Ferrari has officially taken the wraps off its new-for-2023 contender, the 296 GT3, during a presentation Friday at Circuit de Spa-Francorchamps ahead of this weekend’s TotalEnergies 24 Hours of Spa.
The mid-engined successor to the 488 GT3 Evo 2020, which first broke cover in April, features a 3.0-liter V6 turbo engine that can produce 600 horsepower at a maximum of 7250 RPM.
It is the first modern-day Ferrari GT car designed entirely in-house in Maranello following recent models that were completed in conjunction with former partner Michelotto.
As previously announced, ORECA has been tasked with the 296 GT3’s assembly and parts support for customers worldwide.
“The 296 GT3 is born from the 488 GT3’s legacy,” said Antonello Coletta, director of Ferrari’s sports car racing activities. “We think that we have achieved a great result.
“This is a Ferrari project, developed in Maranello. They have put all of the company’s know-how and experience into this car. The team has done a phenomenal job.
“The car is dedicated for both pro drivers and teams and gentlemen drivers. The most important goals are to win and to support the customers the best we can.”

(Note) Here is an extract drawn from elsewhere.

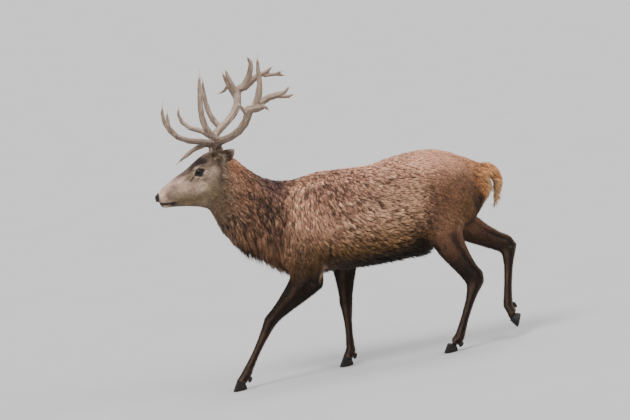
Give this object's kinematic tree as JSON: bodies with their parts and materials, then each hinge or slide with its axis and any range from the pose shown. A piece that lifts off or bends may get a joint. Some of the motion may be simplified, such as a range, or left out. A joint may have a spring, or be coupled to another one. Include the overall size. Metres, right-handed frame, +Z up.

The 296 GT3 features a number of innovations including a completely modular design that Ferdinando Cannizzo, head of Ferrari’s GT car track development, said is almost as functional as a prototype.
“We thought about the stuff at the very beginning of the concept phase,” Cannizzo said. “We wanted to simplify the assembly and make the track operations a lot easier.
“What we looked at in the beginning was how the prototypes and Formula 1 are doing that. We just copied that.
“For sure the layout of the car, [with] the bodywork split and assembly [have been enhanced]. There are no more cables around the front or the rear of the car.”
While featuring a new double wishbone front and rear suspension, the 296 GT3’s wheelbase has been lengthened by 60 mm, the maximum permitted in the latest set of GT3 regulations that debuted this year.
The car’s rollcage has been integrated with the chassis to improve cabin space and visibility, while Ferrari has gone with the now-popular swan neck rear wing design, along with an all-new splitter for maximum airflow.
In all, the 296 GT3 produces 20 percent more downforce than its predecessor.
Neither Cannizzo nor Coletta would reveal the price tag for the car, although Coletta said it’s “just a little more” than the 488 GT3’s $615,000 starting price.
“We prefer to explain the price directly to the customers in the next days because we need to create the base of the price and you need to put many, many [options] in the car, depending on the championship that you choose,” he explained.
“For this matter, we are working to realize the final price for the majority of the championships.”
Cars will be able to be ordered via a new configurator in Maranello as well as at Ferrari dealerships beginning in 2023. An online spare parts ordering system will also be implemented by ORECA.
Coletta said customers will begin receiving their cars at the “last part” of this year, with its race debut coming in the 2023 Rolex 24 at Daytona, where he expects to see between five to six cars in action.